Standardization of the counting of time – and thus when to observe each holiday – was essential to the preservation of the Jewish people as a unified nation as they continued to spread throughout the Diaspora while some remained in the Land of Israel. The Talmud tells the story of a debate that occurred between Raban Gamliel who was the head of the Sanhedrin and Rabbi Yeshoshua who was the head of the court. In this case, the two had disagreed on when the month of Tishrei – the month of the High Holidays actually began. Rabban Gamliel demanded that Rabbi Yeshohua appear before him on the day of Yom Kippur according to Rabbi Yehoshua’s calculation (but not according to Raban Gamliel’s calculation), forcing Rabbi Yehoshua to “desecrate” his own Yom Kippur and thereby subdue himself to Raban Gamliel’s calendrical authority. This is just one example that emphasizes the critical importance of the standardization of Jewish time, and the danger of having multiple calendars.
On one hand, time is out of our control. Time passes and we have no power to stop the clock. The Earth, the moon and the sun continue to turn on their own schedule. On the other hand, we have the freedom and power to stop and sanctify time – to make certain times special. Parashat Emor doesn’t only tell us when to observe the holidays, but it also lists all sorts of rituals, ceremonies, foods and significances for the holidays – and how we are to relate to the poor and the stranger when each holiday comes around. All this comes to show that holy, sacred, or special time is made holy, sacred or special in different ways.
Over the past year, since the beginning of the global COVID-19 pandemic, and especially during long periods of being isolated at home, distanced from the outside world, there has been a feeling of losing touch with our sense of time. Suddenly Shabbat and holidays take on a different meaning. Some of us found particular strength in marking holidays while in lockdown, in order to sustain some sense of normalcy and sanity while breaking up the monotony of days.
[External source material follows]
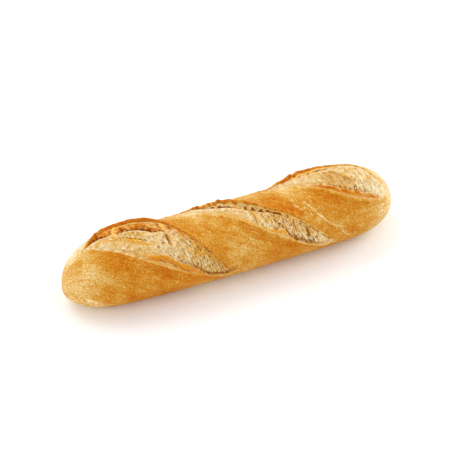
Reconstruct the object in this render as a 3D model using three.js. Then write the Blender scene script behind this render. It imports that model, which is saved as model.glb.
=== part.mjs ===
// A half baguette: one solid loaf of crusted bread, lying on its flat underside, long axis along X.
// Three slanting scores have opened in the oven. Each one is a lens that winds over the top from the back
// to the front: a crust lip, the ear, stands up along its back edge, a crevice lies under that lip, and the
// torn crumb swells up to a lower lip in front. Millimetres, +Z up. An angle is in degrees round the long
// axis: 0 is straight up, 90 points to the front (-Y), 180 straight down.
import * as THREE from "three";

// ---- driving dimensions ----
const LENGTH = 270;
const WIDTH = 57.6; // across the bands of plain crust, without the ears
const AXIS_HEIGHT = 25; // of the long axis over the surface that the loaf stands on
const TOP_RISE = 26.9; // from the axis up to the plain crust
const UNDER_DROP = 27.5; // from the axis down, before the surface below cuts it flat
const BEND = 4.9; // how far the ends lie behind the middle
// the rounded ends: length and bluntness of the dome, and how far its tip lies below the axis
const LEFT_END = { dome: 56, power: 2.75, sink: 11.8 };
const RIGHT_END = { dome: 51, power: 2.85, sink: 6.5 };
const LUMPS = { height: 0.35, length: 31, turns: 3 }; // slow unevenness of the crust
const CREST_RADIUS = 28; // turns an angle round the loaf into mm of crust

// from and to are a score's tips, as [x, angle]. open is the widest gap between its lips, in degrees. skew moves
// that widest place along the score, and full makes the lens blunter. bow and swing bend the front lip. ear is
// the height of the back lip, highest at earAt and fading over earSpread to its tail, and swell that of the
// crumb, in mm. Places along a score run from 0 at its left tip to 1 at its right tip.
const SCORES = [
  {
    from: [-116, -7],
    to: [0, 120],
    bow: 0.33,
    swing: 0.01,
    open: 93.5,
    skew: 0.75,
    full: 1.22,
    ear: 5.7,
    earAt: 0.32,
    earSpread: 0.23,
    tail: 0.26,
    swell: 1.6,
  },
  {
    from: [-38, -41],
    to: [77.5, 116],
    bow: 0.31,
    swing: 0.02,
    open: 44.5,
    skew: 1.58,
    full: 0.98,
    ear: 7.5,
    earAt: 0.32,
    earSpread: 0.23,
    tail: 0.39,
    swell: 1.0,
  },
  {
    from: [35.5, -34],
    to: [129, 54.5],
    bow: 0.67,
    swing: 0.07,
    open: 89,
    skew: 1.72,
    full: 0.91,
    ear: 6.6,
    earAt: 0.37,
    earSpread: 0.34,
    tail: 0.06,
    swell: 1.8,
  },
];

// relief across a score, in mm
const EAR_REACH = 17.5; // how far behind the ear the crust is lifted
const EAR_TAIL_FALL = 0.6; // how much lower the ear's tail is at the right tip than at the left one
const CREVICE = { depth: 3.2, width: 7, deepestAt: 0.36, spread: 0.3 };
const FRONT_LIP = { height: 1.1, reach: 7, width: 2.6, sink: 1.5 };
const CUT_FACE = 2; // the ear's front face, measured round the loaf

// the mesh: stations along the loaf and lines round it
const STATIONS = 104;
const CROWDING = 0.55; // how much the stations crowd towards the rounded ends
const BAND_STEPS = [0, 0.045, 0.1, 0.2, 0.36, 0.55, 0.74, 0.9, 1]; // across a score
const GAP_CELLS = [12, 6, 6]; // in the plain crust in front of the left, middle and right score
const HELIX = 1.2; // turn of the lines beyond a score's tips, in degrees for each mm of length
const TIP_BAND = 5; // least width of a score's band of lines, in degrees
const BAND_SPREAD = 0.24; // widening of that band beyond the tips, in degrees for each mm

const clamp = (value) => Math.min(1, Math.max(0, value));
const ease = (value) => clamp(value) ** 2 * (3 - 2 * clamp(value));
const radians = (degrees) => (degrees * Math.PI) / 180;
const bell = (value, centre, spread) => Math.exp(-(((value - centre) / spread) ** 2));
const crustLength = (degrees) => radians(degrees) * CREST_RADIUS;

// ---- the plain loaf ----
const endOf = (x) => (x < 0 ? LEFT_END : RIGHT_END);

// Size of the cross-section, from 0 at a tip to 1 past the dome.
function fullness(x) {
  const end = endOf(x);
  const intoDome = 1 - (LENGTH / 2 - Math.abs(x)) / end.dome;
  return Math.sqrt(Math.max(0, 1 - clamp(intoDome) ** end.power));
}

function lumps(x, angle) {
  const wave = Math.sin((2 * Math.PI * x) / LUMPS.length + 2 * Math.sin(radians(angle)));
  return LUMPS.height * wave * Math.sin(radians(LUMPS.turns * angle) + x / LUMPS.length);
}

function crustPoint(x, angle, raise) {
  const size = fullness(x);
  const sine = Math.sin(radians(angle));
  const cosine = Math.cos(radians(angle));
  const depth = cosine > 0 ? TOP_RISE : UNDER_DROP;
  const out = (raise + lumps(x, angle)) * Math.min(1, size * 1.4); // it dies out at the tips
  const y = BEND * ((2 * x) / LENGTH) ** 2 - sine * ((WIDTH / 2) * size + out);
  const z = AXIS_HEIGHT - endOf(x).sink * (1 - size) + cosine * (depth * size + out);
  return new THREE.Vector3(x, y, Math.max(0, z));
}

// ---- the scores ----
const along = (score, x) => (x - score.from[0]) / (score.to[0] - score.from[0]);

function frontAngle(score, x) {
  const t = along(score, x);
  if (t < 0) return score.from[1] + HELIX * (x - score.from[0]);
  if (t > 1) return score.to[1] + HELIX * (x - score.to[0]);
  const bent = t + score.bow * t * (1 - t) - score.swing * Math.sin(2 * Math.PI * t);
  return score.from[1] + (score.to[1] - score.from[1]) * bent;
}

function bandAngle(score, x) {
  const t = clamp(along(score, x));
  const open = score.open * Math.sin(Math.PI * t ** score.skew) ** score.full;
  const beyond = Math.max(score.from[0] - x, x - score.to[0], 0);
  return Math.hypot(open, TIP_BAND) + BAND_SPREAD * beyond;
}

function earHeight(score, t) {
  const ends = ease(t / 0.12) * ease((1 - t) / 0.2);
  const tail = score.tail * (1 - EAR_TAIL_FALL * t);
  return score.ear * ends * Math.max(bell(t, score.earAt, score.earSpread), tail);
}

// Height of the crust or crumb over the plain loaf, for one score.
function relief(score, x, angle) {
  const t = along(score, x);
  if (t <= 0 || t >= 1) return 0;
  const toFront = crustLength(frontAngle(score, x) - angle); // positive behind the front lip
  const fromBack = crustLength(bandAngle(score, x)) - toFront; // positive in front of the ear
  const shut = ease(t / 0.1) * ease((1 - t) / 0.1); // everything dies out at the tips
  const ear = earHeight(score, t);
  const lip = FRONT_LIP.height * shut * ease(t / 0.5);
  if (fromBack <= 0) return ear * (1 - ease(-fromBack / EAR_REACH)) ** 1.3;
  if (toFront <= 0) return lip * (1 - ease(-toFront / FRONT_LIP.reach));
  const across = fromBack / (fromBack + toFront);
  const depth = CREVICE.depth * shut * (0.35 + 0.65 * bell(t, CREVICE.deepestAt, CREVICE.spread));
  const hollow = ease(fromBack / CUT_FACE) * (1 - ease((fromBack - CUT_FACE) / CREVICE.width));
  const atLip = 1 - ease(toFront / FRONT_LIP.width);
  const sink = FRONT_LIP.sink * shut * t * ease(2 * across) * (1 - atLip);
  const crown = score.swell * shut * Math.sin(Math.PI * clamp((across - 0.08) / 0.84));
  return ear * (1 - ease(fromBack / CUT_FACE)) - depth * hollow + crown - sink + lip * atLip;
}

function loafPoint(x, angle) {
  let raise = 0;
  for (const score of SCORES) {
    const turns = Math.round((frontAngle(score, x) - angle) / 360); // the nearest time round
    raise += relief(score, x, angle + 360 * turns);
  }
  return crustPoint(x, angle, raise);
}

// ---- the mesh ----
// Angles of the lines at a station, rising: each score's band, then the plain crust in front of it. The right
// score's band has the lowest angles, because the scores' lines turn to the front as x grows.
function lineAngles(x) {
  const bands = SCORES.map((score) => {
    const front = frontAngle(score, x);
    return { back: front - bandAngle(score, x), front };
  }).reverse();
  const angles = [];
  bands.forEach((band, k) => {
    const nextBack = k + 1 < bands.length ? bands[k + 1].back : bands[0].back + 360;
    const cells = GAP_CELLS[bands.length - 1 - k];
    for (const step of BAND_STEPS) angles.push(band.back + (band.front - band.back) * step);
    for (let cell = 1; cell < cells; cell++)
      angles.push(band.front + ((nextBack - band.front) * cell) / cells);
  });
  return angles;
}

function loafGeometry() {
  const points = [crustPoint(-LENGTH / 2, 0, 0)];
  for (let station = 1; station < STATIONS; station++) {
    const even = (2 * station) / STATIONS - 1;
    const crowded = Math.sin((Math.PI / 2) * even);
    const x = (LENGTH / 2) * ((1 - CROWDING) * even + CROWDING * crowded);
    for (const angle of lineAngles(x)) points.push(loafPoint(x, angle));
  }
  points.push(crustPoint(LENGTH / 2, 0, 0));

  const lines = lineAngles(0).length;
  const ring = (station, line) => 1 + (station - 1) * lines + (line % lines);
  const faces = [];
  for (let line = 0; line < lines; line++) {
    faces.push([0, ring(1, line + 1), ring(1, line)]);
    for (let station = 1; station < STATIONS - 1; station++) {
      const [a, b] = [ring(station, line), ring(station, line + 1)];
      const [c, d] = [ring(station + 1, line), ring(station + 1, line + 1)];
      faces.push([a, b, c], [b, d, c]);
    }
    faces.push([points.length - 1, ring(STATIONS - 1, line), ring(STATIONS - 1, line + 1)]);
  }

  const geometry = new THREE.BufferGeometry().setFromPoints(points);
  geometry.setIndex(faces.flat());
  geometry.computeBoundingBox();
  const { min, max } = geometry.boundingBox;
  geometry.translate(-(min.x + max.x) / 2, -(min.y + max.y) / 2, -min.z); // origin under the middle
  geometry.computeVertexNormals();
  return geometry;
}

const crust = new THREE.MeshStandardMaterial({ color: 0xdb993f, roughness: 0.6, metalness: 0 });
const loaf = new THREE.Mesh(loafGeometry(), crust);
loaf.name = "loaf";

const baguette = new THREE.Group();
baguette.add(loaf);
export default baguette;
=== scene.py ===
import itertools
import math
from types import SimpleNamespace

import bmesh
import bpy
import numpy as np
from mathutils import Matrix, Vector


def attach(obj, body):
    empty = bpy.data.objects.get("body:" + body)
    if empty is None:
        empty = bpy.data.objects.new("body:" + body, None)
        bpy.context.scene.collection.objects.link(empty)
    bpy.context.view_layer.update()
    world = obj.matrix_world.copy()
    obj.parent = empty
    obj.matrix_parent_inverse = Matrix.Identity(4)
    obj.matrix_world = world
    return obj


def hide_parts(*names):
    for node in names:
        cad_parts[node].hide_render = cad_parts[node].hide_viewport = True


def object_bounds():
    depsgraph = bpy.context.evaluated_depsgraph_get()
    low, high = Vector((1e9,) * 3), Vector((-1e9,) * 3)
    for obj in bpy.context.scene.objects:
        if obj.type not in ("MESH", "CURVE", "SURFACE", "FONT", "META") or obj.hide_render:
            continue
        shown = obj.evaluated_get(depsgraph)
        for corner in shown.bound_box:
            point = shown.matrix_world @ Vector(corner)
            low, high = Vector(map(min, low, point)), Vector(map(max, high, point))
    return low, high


print("loading the packed loaf")
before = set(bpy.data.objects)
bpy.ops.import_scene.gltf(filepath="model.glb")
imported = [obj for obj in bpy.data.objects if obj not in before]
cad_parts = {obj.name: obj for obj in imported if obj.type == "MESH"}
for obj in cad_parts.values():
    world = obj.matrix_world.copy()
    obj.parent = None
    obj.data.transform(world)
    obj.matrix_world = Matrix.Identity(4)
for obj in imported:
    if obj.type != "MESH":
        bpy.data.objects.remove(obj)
cadLow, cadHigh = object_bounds()

mm = 0.001  # every length below is in millimetres, and becomes metres when a mesh is made
seed = 20  # shifts the pattern of all the noise

# An angle is in degrees round the long axis: 0 is straight up, 90 points to the front (-Y), and 180 is
# straight down.
loaf = {
    "length": (cadHigh.x - cadLow.x) / mm,
    "width": 57.6,  # across the bands of plain crust
    "axisHeight": 25,
    "topRise": 26.9,  # from the axis up to the plain crust
    "underDrop": 27.5,  # from the axis down, before the floor cuts it flat
    "bend": 4.9,  # how far the ends lie behind the middle
    "shift": -0.97,  # brings the bent loaf back over the origin
    "leftEnd": {"dome": 56, "power": 2.75, "sink": 11.8},
    "rightEnd": {"dome": 51, "power": 2.85, "sink": 6.5},
    "crestRadius": 28,  # turns an angle into mm of crust
    "helix": 1.2,  # turn of the lines beyond a score, in degrees for each mm of length
    "tipBand": 5,  # least width of a score, in degrees
    "bandSpread": 0.24,  # how much it widens beyond a score, in degrees for each mm
    "lipReach": 7,  # how far in front of a lip the crust is lifted
    "tipRelief": 1.4,  # relief dies out at the tips, and closer to them where this is larger
    "jags": [(0.8, 4.1, 5), (0.7, 1.7, 6)],  # the ears' ragged edge: clouds, each as height, size and salt
}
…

Some of us, however, found it difficult to mark holidays, as one day blurred into another, day into night, and sometimes it felt as if time was slipping through our fingertips, especially for those of us who don’t mark Jewish holidays in traditional or halakhic ways. The sheer number of times I had to ask myself “What day is it today?” merely highlighted for me the fluidity of time.
Nevertheless, and even with all of the lockdowns and restrictions, the set, collective calendar of holidays and occasions, even while we have been physically distanced, have allowed the holidays to take on new meaning and importance. I found myself, like many of us, asking new questions such as: How will we celebrate Passover at home? What will make Shabbat actually feel special? How do we celebrate a birthday with just our nuclear family? How will we stand during the sirens of Yom Hashoah and Yom Hazikaron? The past year has brought us to ask new questions and think critically and creatively about how we mark Jewish time as individuals and as communities, whether we observe time in traditional/halakhic ways or not.
During COVID, in order to feel Passover more tangibly in the air, I taught myself how to make my grandmother’s Haroset. Our home became filled with the smell of Haroset, which mixed with the smell of matza. As we read the Haggadah, we opened the window, and alongside our family we heard the echoes of several other families also reciting the “Ma Nishtana” – how is this night different from all other nights?
And we understood that some things are completely different this year, but some things never change.